WRITTEN INSTRUCTION:
Write out each line from the data below that includes the word "object".

MATERIAL SHOWN:
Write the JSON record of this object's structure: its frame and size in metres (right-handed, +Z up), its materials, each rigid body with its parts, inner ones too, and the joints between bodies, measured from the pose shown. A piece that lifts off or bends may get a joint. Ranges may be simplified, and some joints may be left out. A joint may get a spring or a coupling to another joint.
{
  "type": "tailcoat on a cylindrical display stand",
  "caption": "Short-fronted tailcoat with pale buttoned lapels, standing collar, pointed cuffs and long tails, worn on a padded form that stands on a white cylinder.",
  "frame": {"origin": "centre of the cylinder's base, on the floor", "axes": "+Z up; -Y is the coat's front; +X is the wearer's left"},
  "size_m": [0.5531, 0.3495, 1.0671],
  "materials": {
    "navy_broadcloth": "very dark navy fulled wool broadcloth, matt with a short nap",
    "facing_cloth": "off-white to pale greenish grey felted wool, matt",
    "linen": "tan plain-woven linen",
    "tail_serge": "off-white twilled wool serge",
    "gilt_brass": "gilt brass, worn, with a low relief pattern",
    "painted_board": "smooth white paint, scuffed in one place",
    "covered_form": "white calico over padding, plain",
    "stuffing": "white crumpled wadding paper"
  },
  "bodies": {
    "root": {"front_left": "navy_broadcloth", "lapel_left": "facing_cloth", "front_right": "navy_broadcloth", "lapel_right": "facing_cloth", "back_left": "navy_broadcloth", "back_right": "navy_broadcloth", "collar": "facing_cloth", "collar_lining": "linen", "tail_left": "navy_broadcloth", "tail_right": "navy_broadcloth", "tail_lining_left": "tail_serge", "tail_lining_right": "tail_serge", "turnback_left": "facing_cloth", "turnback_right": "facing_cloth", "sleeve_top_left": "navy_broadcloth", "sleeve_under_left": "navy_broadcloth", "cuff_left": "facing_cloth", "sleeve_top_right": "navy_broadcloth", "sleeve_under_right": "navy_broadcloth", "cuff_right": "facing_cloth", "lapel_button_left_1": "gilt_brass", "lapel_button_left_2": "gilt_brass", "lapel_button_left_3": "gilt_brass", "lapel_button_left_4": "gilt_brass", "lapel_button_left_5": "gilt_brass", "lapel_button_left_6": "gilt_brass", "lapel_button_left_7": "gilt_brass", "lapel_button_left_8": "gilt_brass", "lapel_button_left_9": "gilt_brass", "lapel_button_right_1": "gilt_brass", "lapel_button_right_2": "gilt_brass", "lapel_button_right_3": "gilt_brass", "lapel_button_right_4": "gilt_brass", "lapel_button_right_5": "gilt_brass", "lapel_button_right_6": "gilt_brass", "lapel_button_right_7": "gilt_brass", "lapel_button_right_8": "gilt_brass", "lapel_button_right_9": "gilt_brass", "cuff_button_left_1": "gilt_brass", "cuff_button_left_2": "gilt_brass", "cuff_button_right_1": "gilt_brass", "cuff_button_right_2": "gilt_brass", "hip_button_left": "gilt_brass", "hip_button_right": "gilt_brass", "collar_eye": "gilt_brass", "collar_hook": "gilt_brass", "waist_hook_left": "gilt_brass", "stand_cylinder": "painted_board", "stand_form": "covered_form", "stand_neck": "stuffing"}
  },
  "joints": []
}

...

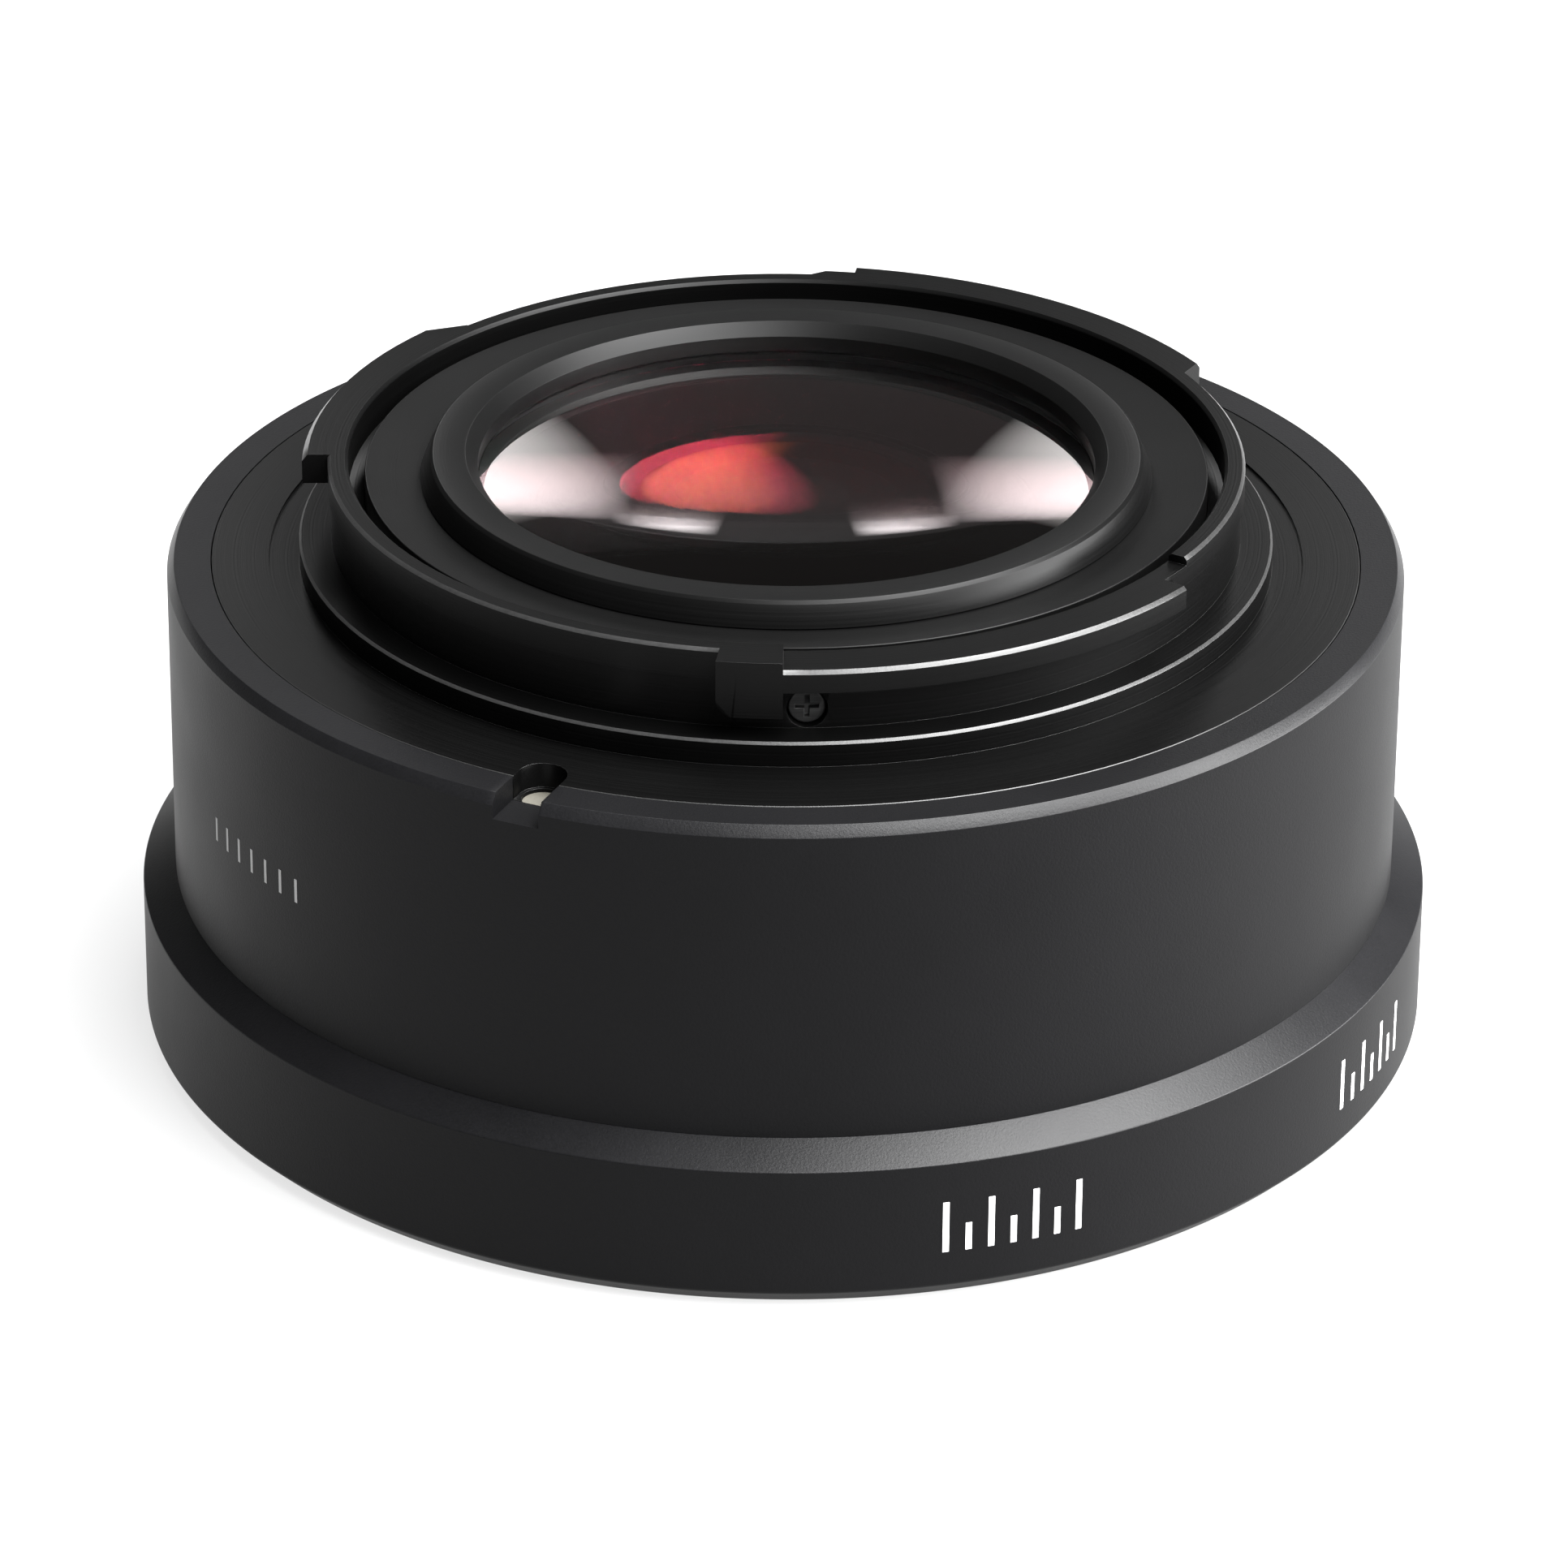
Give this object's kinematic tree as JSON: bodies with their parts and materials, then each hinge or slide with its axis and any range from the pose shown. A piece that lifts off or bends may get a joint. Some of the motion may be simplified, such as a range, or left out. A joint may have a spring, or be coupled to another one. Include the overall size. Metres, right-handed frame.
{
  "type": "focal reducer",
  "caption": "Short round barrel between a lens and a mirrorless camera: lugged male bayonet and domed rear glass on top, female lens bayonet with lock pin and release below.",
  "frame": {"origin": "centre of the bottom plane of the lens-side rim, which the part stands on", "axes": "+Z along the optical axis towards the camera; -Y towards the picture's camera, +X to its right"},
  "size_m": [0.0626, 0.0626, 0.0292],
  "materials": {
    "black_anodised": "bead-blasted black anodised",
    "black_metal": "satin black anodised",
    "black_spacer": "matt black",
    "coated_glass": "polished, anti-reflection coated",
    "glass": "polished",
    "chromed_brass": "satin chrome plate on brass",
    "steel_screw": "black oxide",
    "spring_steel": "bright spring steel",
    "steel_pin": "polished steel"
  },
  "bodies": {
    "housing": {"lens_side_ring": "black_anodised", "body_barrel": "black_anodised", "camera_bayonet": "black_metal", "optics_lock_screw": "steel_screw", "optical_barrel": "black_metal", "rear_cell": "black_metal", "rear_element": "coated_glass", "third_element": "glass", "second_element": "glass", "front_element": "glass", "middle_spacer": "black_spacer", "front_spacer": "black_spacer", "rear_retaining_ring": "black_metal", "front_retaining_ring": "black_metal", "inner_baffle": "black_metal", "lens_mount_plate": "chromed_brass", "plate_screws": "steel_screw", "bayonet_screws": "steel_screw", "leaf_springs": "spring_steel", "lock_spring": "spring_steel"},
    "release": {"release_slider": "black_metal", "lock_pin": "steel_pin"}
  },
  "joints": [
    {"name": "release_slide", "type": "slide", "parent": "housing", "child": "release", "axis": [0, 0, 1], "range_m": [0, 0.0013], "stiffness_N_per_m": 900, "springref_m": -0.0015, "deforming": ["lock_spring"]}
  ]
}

SOLUTION TO THIS EXERCISE:
Write the JSON record of this object's structure: its frame and size in metres (right-handed, +Z up), its materials, each rigid body with its parts, inner ones too, and the joints between bodies, measured from the pose shown. A piece that lifts off or bends may get a joint. Ranges may be simplified, and some joints may be left out. A joint may get a spring or a coupling to another joint.
Give this object's kinematic tree as JSON: bodies with their parts and materials, then each hinge or slide with its axis and any range from the pose shown. A piece that lifts off or bends may get a joint. Some of the motion may be simplified, such as a range, or left out. A joint may have a spring, or be coupled to another one. Include the overall size. Metres, right-handed frame.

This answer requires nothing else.